§ DESCRIPTION OF THE TASK
Repeat the whole of the data, keeping every detail the same.

***

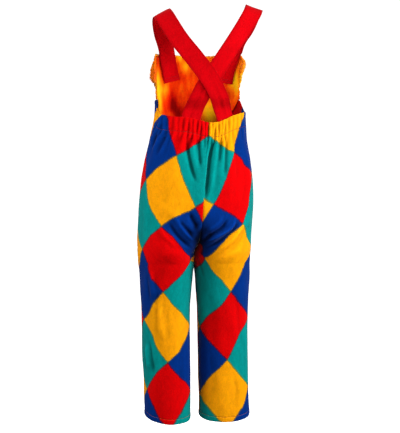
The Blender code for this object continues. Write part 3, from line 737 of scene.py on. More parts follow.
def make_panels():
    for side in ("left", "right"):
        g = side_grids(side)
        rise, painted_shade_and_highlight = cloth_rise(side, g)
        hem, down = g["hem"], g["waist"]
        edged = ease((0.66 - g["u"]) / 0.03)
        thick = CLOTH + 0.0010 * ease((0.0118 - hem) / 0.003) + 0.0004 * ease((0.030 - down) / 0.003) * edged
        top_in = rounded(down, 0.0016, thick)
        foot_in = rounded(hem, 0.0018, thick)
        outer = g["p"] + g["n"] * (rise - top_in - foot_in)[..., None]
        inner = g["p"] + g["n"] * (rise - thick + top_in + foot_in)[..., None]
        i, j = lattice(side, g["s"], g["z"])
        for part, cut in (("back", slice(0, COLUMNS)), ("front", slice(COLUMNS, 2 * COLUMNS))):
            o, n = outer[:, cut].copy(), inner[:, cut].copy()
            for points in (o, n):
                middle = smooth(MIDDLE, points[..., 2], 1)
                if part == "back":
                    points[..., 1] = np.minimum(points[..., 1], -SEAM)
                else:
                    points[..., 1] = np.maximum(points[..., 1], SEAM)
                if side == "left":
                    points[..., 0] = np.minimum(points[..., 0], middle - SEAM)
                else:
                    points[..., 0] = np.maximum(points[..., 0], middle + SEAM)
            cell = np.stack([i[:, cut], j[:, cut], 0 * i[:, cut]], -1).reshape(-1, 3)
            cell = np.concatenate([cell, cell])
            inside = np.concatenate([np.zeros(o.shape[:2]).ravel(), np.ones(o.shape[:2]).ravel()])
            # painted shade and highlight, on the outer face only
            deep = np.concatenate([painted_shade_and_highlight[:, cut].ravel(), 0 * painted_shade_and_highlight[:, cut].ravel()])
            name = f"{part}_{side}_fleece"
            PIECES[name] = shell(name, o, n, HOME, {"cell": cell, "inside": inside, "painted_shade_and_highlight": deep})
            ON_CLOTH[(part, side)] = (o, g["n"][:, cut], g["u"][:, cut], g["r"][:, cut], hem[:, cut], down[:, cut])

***

§ ANSWER TO THIS PROBLEM
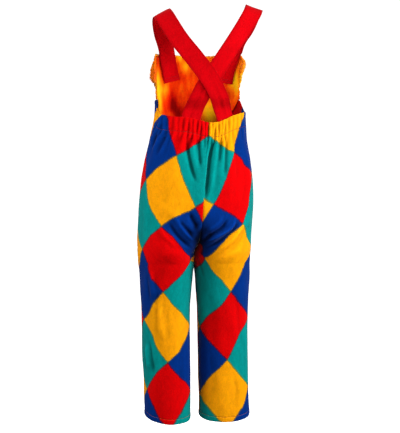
The Blender code for this object continues. Write part 3, from line 737 of scene.py on. More parts follow.
def make_panels():
    for side in ("left", "right"):
        g = side_grids(side)
        rise, painted_shade_and_highlight = cloth_rise(side, g)
        hem, down = g["hem"], g["waist"]
        edged = ease((0.66 - g["u"]) / 0.03)
        thick = CLOTH + 0.0010 * ease((0.0118 - hem) / 0.003) + 0.0004 * ease((0.030 - down) / 0.003) * edged
        top_in = rounded(down, 0.0016, thick)
        foot_in = rounded(hem, 0.0018, thick)
        outer = g["p"] + g["n"] * (rise - top_in - foot_in)[..., None]
        inner = g["p"] + g["n"] * (rise - thick + top_in + foot_in)[..., None]
        i, j = lattice(side, g["s"], g["z"])
        for part, cut in (("back", slice(0, COLUMNS)), ("front", slice(COLUMNS, 2 * COLUMNS))):
            o, n = outer[:, cut].copy(), inner[:, cut].copy()
            for points in (o, n):
                middle = smooth(MIDDLE, points[..., 2], 1)
                if part == "back":
                    points[..., 1] = np.minimum(points[..., 1], -SEAM)
                else:
                    points[..., 1] = np.maximum(points[..., 1], SEAM)
                if side == "left":
                    points[..., 0] = np.minimum(points[..., 0], middle - SEAM)
                else:
                    points[..., 0] = np.maximum(points[..., 0], middle + SEAM)
            cell = np.stack([i[:, cut], j[:, cut], 0 * i[:, cut]], -1).reshape(-1, 3)
            cell = np.concatenate([cell, cell])
            inside = np.concatenate([np.zeros(o.shape[:2]).ravel(), np.ones(o.shape[:2]).ravel()])
            # painted shade and highlight, on the outer face only
            deep = np.concatenate([painted_shade_and_highlight[:, cut].ravel(), 0 * painted_shade_and_highlight[:, cut].ravel()])
            name = f"{part}_{side}_fleece"
            PIECES[name] = shell(name, o, n, HOME, {"cell": cell, "inside": inside, "painted_shade_and_highlight": deep})
            ON_CLOTH[(part, side)] = (o, g["n"][:, cut], g["u"][:, cut], g["r"][:, cut], hem[:, cut], down[:, cut])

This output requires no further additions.